I’m sure the tributes will keep coming–something that probably would have baffled and humbled Mr. Frid. I was saddened to find an envelope from Dark Shadows in the mail last night. It was full of advertisements, promoting various books and audio dramas about Dark Shadows, the Dark Shadows movie première party in Los Angeles in a few weeks (wish I could go!), and “A Day at Collinwood” event in July–with special appearances by Kathryn Leigh Scott, Lara Parker, and Jonathan Frid. 

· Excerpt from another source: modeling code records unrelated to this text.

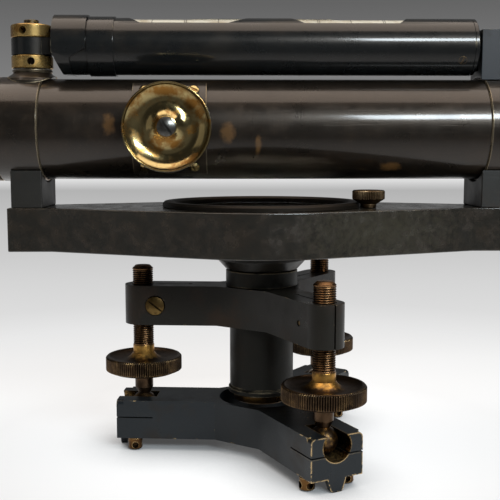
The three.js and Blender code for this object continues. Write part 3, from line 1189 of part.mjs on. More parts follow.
// Lower plate: three broad arms, each with a ball socket, a foot and two friction screws
const plateCuts = [solid(rod(plate.hole, plate.bottom - overrun, plate.top + overrun, fine))];
const plateFeet = [];
const socketBore = rodX(plate.socketRadius, plate.socketStart, plate.end + overrun, medium).translate(0, 0,
  plate.socketZ);
const footOutline = [
  [-foot.halfTop, plate.bottom + foot.rise], [-foot.halfTop, plate.bottom], [-foot.halfBottom, foot.round],
  [foot.round - foot.halfBottom, 0],
  [foot.halfBottom - foot.round, 0], [foot.halfBottom, foot.round], [foot.halfTop, plate.bottom],
  [foot.halfTop, plate.bottom + foot.rise],
];
const footBody = extrudedY(footOutline, plate.end - foot.depth, plate.end).rotateZ(-quarterTurn);
const lipCorner = plate.halfWidth - plate.lipRound;
const lipZ = plate.top - plate.lipRound;
for (const degrees of armAngles) {
  const pieces = [solid(socketBore)];
  for (const side of bothSides) {
    const [near, far] = [0, side * (plate.halfWidth + overrun)].sort((a, b) => a - b);
    pieces.push(solid(block(plate.slitStart, plate.end + overrun, near, far,
      plate.slitZ - plate.slitWidth / 2, plate.slitZ + plate.slitWidth / 2)));
    const [low, high] = [side * lipCorner, side * (plate.halfWidth + overrun)].sort((a, b) => a - b);
    const cornerBlock = solid(block(plate.lipStart, plate.end + overrun, low, high, lipZ,
      plate.top + overrun));
    const cornerRound = solid(rodX(plate.lipRound, 0, plate.end + 2 * overrun, coarse).translate(0,
      side * lipCorner, lipZ));
    pieces.push(cornerBlock.subtract(cornerRound));
    pieces.push(solid(rod(frictionScrew.hole, plate.bottom - overrun, frictionScrew.holeTop,
      drill).translate(
      frictionScrew.reach, side * frictionScrew.side, 0,
    )));
  }
  plateCuts.push(...pieces.map((piece) => onArm(piece, degrees)));
  plateFeet.push(onArm(solid(footBody), degrees));
}
const plateBody = solid(extruded(threeArms(plate.halfWidth, plate.flat, plate.end, 0), plate.bottom,
  plate.top));
place("lower_plate", geometryOf(cut(join(plateBody, ...plateFeet), ...plateCuts)), paint.plateGrey);

const frictionHeadHoles = bothSides.map((side) => solid(
  rod(frictionScrew.headHole, -frictionScrew.headRadius - overrun, frictionScrew.headRadius + overrun,
    drill)
    .rotateX(quarterTurn).rotateZ(side > 0 ? quarterTurn : 0).translate(0, 0, frictionScrew.holeZ),
));
armAngles.forEach((degrees, i) => {
  for (const side of bothSides) {
    const body = solid(turned([
      [0, frictionScrew.headBottom], [frictionScrew.headRadius - frictionScrew.edge,
        frictionScrew.headBottom],
      [frictionScrew.headRadius, frictionScrew.headBottom + frictionScrew.edge],
      [frictionScrew.headRadius, frictionScrew.headTop],
      [frictionScrew.shank, frictionScrew.headTop], [frictionScrew.shank, frictionScrew.top],
      [0, frictionScrew.top],
    ], coarse));
    const geometry = geometryOf(cut(body, ...frictionHeadHoles));
    geometry.translate(frictionScrew.reach, side * frictionScrew.side, 0).rotateZ(radians(degrees));
    place(`friction_screw_${armNames[i]}_${side < 0 ? "a" : "b"}`, geometry, paint.wornBrass);
  }
});

export default group;
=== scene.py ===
# %% [markdown]
# A surveyor's dumpy level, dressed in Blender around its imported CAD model.
# The CAD model gives every size and every joint. This script gives the looks: finer turned pieces,
# softened edges, screw threads, milled rims, lacquer, worn brass, a studio floor and the camera.

# %% Load the frame
import json
import math

import bmesh
import bpy
import numpy as np
from mathutils import Matrix, Vector


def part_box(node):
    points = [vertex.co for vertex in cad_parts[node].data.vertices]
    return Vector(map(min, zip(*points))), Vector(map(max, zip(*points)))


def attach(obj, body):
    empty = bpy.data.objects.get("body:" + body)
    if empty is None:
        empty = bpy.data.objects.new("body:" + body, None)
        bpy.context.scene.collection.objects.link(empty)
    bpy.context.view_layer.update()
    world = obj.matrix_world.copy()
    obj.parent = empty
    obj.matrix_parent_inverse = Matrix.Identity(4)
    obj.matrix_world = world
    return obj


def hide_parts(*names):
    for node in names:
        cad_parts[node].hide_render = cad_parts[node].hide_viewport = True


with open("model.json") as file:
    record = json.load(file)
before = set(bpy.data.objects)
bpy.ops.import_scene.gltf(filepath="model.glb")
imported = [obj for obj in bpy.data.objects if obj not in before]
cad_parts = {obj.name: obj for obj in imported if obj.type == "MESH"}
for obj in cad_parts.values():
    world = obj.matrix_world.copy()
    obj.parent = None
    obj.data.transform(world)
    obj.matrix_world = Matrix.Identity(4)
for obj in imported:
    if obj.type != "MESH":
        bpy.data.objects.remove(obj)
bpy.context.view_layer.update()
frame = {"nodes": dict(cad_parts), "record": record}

nodes, record = frame["nodes"], frame["record"]
scene = bpy.context.scene
scene.view_settings.view_transform = "Standard"
MM = 0.001


def mm(x, y, z):
    """A place or a size given in millimetres."""
    return Vector((x, y, z)) * MM


def in_scene(name, data):
    """A new object around a mesh, lamp or camera, linked into the scene."""
    made = bpy.data.objects.new(name, data)
    scene.collection.objects.link(made)
    return made


# %% [markdown]
# The camera stands where the photographer's stood. Its place and lens were fitted to edges of the
# object whose sizes are known, so that the model and the picture line up.

# %% Camera
lens_data = bpy.data.cameras.new("studio_camera")
lens_data.lens = 62.487
lens_data.sensor_width = 36.0
lens_data.clip_start = 10 * MM
camera = in_scene("studio_camera", lens_data)
camera.location = mm(-14.003, -395.96, 135.405)
camera.rotation_euler = [math.radians(a) for a in (83.719, 0.0, -1.25)]
scene.camera = camera
print("camera", round(camera.location.length, 3), "m from the origin, lens", lens_data.lens, "mm")

# %% [markdown]
# A material is built from nodes. These short helpers place a node, set its sockets and link it,
# so that each finish below reads as a recipe and not as a list of clicks.


# %% Node helpers
class Recipe:
    """Places nodes in one node tree and links them."""

    def __init__(self, tree):
        self.tree = tree
        self.column = 0

    def add(self, kind, values=None, **settings):
        node = self.tree.nodes.new(kind)
        self.column += 1
        node.location = (self.column * 180, 0)
        for key, value in settings.items():
            setattr(node, key, value)
        for key, value in (values or {}).items():
            self.feed(node.inputs[key], value)
        return node

    def feed(self, socket, value):
        if isinstance(value, bpy.types.NodeSocket):
            self.tree.links.new(value, socket)
        elif isinstance(value, bpy.types.Node):
            self.tree.links.new(value.outputs[0], socket)
        else:
            socket.default_value = value

    def math(self, operation, a, b=0.0, clamp=False):
        return self.add("ShaderNodeMath", {0: a, 1: b}, operation=operation, use_clamp=clamp).outputs[0]

    def vector(self, operation, a, b=(0, 0, 0)):
        """Vector arithmetic. A length or a dot product comes out as a plain number."""
        node = self.add("ShaderNodeVectorMath", {0: a, 1: b}, operation=operation)
        return node.outputs["Value" if operation in ("LENGTH", "DOT_PRODUCT") else "Vector"]

    def blend(self, factor, a, b):
        node = self.add("ShaderNodeMix", data_type="RGBA")
        self.feed(node.inputs[0], factor)
        self.feed(node.inputs[6], a)
        self.feed(node.inputs[7], b)
        return node.outputs[2]

    def between(self, value, low, high, to_low=0.0, to_high=1.0):
        """A value mapped from one range to another, and held inside it."""
        node = self.add("ShaderNodeMapRange", {0: value, 1: low, 2: high, 3: to_low, 4: to_high})
        node.clamp = True
        return node.outputs[0]

    def ramp(self, value, stops):
        """Greys along a value: stops are (place from 0 to 1, grey)."""
        node = self.add("ShaderNodeValToRGB", {0: value})
        marks = node.color_ramp.elements
        for place, grey in stops:
            marks.new(place).color = (grey, grey, grey, 1)
        marks.remove(marks[0])
        marks.remove(marks[-1])
        return node.outputs[0]

    def seen(self):
        """1 for the rays that show a thing to the eye: straight, mirrored or through glass."""
        rays = self.add("ShaderNodeLightPath").outputs
        mirrored = self.math("MAXIMUM", rays["Is Glossy Ray"], rays["Is Transmission Ray"])
        return self.math("MAXIMUM", rays["Is Camera Ray"], mirrored)

    def group(self, tree, values):
        """A node group placed in the material, with its own values. Gives its outputs."""
        return self.add("ShaderNodeGroup", dict(values), node_tree=tree).outputs

    def place(self):
        """The place on the piece, in metres, in the object's own frame."""
        return self.add("ShaderNodeTexCoord").outputs["Object"]

    def noise(self, scale, detail=4.0, roughness=0.55, stretch=(1, 1, 1), shift=0.0):
        spot = self.add("ShaderNodeMapping", {0: self.place(), 1: (shift,) * 3, 3: stretch})
        return self.add("ShaderNodeTexNoise", {"Vector": spot, "Scale": scale, "Detail": detail,
                                               "Roughness": roughness}).outputs[0]


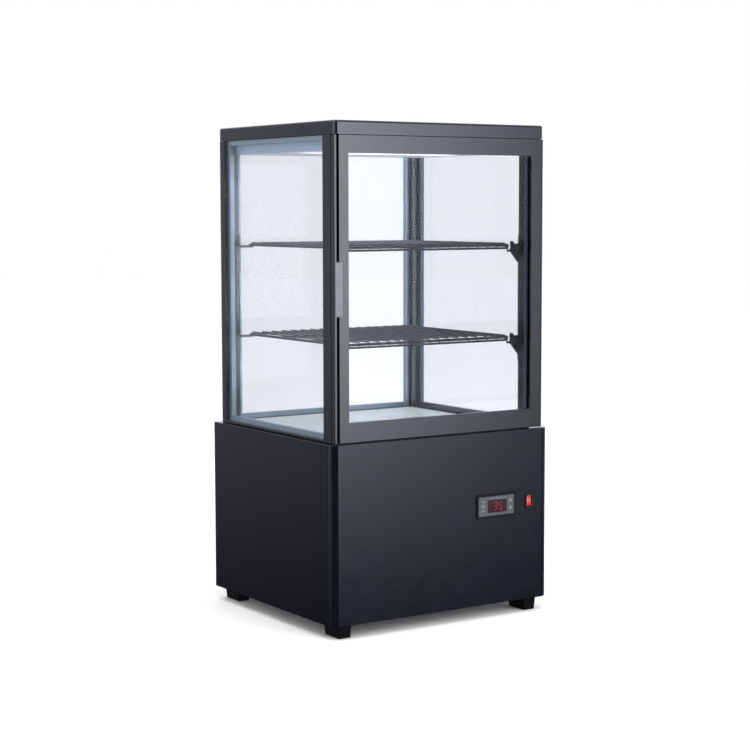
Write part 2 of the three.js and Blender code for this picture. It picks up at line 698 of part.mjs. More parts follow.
// White ceiling tray that fits inside the glass, with a slot for the lamp.
function ceilingLiner() {
  const sideFit = CABINET_HALF - GLASS_INSET - 2 * PANE - SIDE_AIR_SPACE - 3 * GAP;
  const z = [CEILING, ROOF_BOTTOM - GAP];
  const wide = box([-sideFit, sideFit], [FRONT_POST_BACK + GAP, REAR_POST_FRONT - GAP], z);
  const frontFit = POST_INNER - GAP;
  const narrow = box([-frontFit, frontFit], [POST_FRONT + GAP, REAR_POST_FRONT - GAP], z);
  const hollow = box([-172, 172], [-146, 158], [CEILING + 2, ROOF_BOTTOM + 5]);
  const slot = box(
    [-LAMP.x - GAP, LAMP.x + GAP],
    [LAMP.y[0] - GAP, LAMP.y[1] + GAP],
    [CEILING - 5, CEILING + 5],
  );
  return cut(join(wide, narrow), hollow, slot);
}

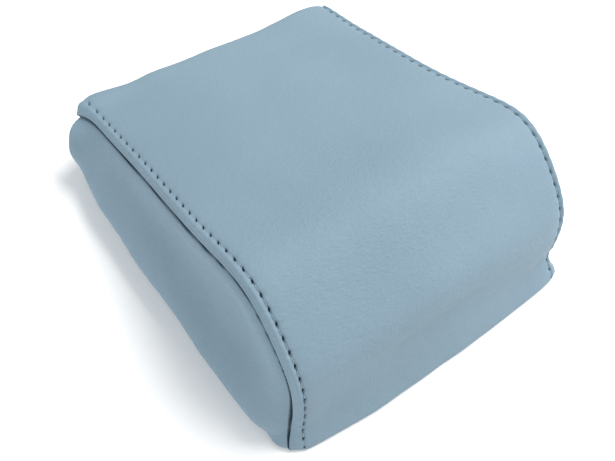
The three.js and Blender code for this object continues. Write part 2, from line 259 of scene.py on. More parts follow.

I’m still working through yet another rewatch of the 1795 storyline, and I reached the end of a disc, which always includes a bonus interview with one of the actors or crew members. This particular disc included an interview with Jonathan Frid in which he discusses his introduction to the show. He finished a production of The Tempest as Caliban and decided to further pursue his academic career when his agent informed him of the opportunity to audition for Dark ShadowsHow strange it is that I am finishing yet another study of that particular Shakespeare play. And how I would have loved to see Frid as Caliban! What an extraordinarily talented man he was. He will be missed.

Remembering Jonathan Frid: 1924-2012

Jonathan Frid died peacefully in his sleep last week on April 13, aged 87. The news was unleashed early this morning, led by Kathryn Leigh Scott’s tribute to Mr. Frid on her blog. As fate would have it, yesterday marked the 45th anniversary of a stranger, introducing himself as a cousin from England, arriving at the great house of Collinwood.

“Oh, madam–if you would, you may tell her that it’s Barnabas Collins.” 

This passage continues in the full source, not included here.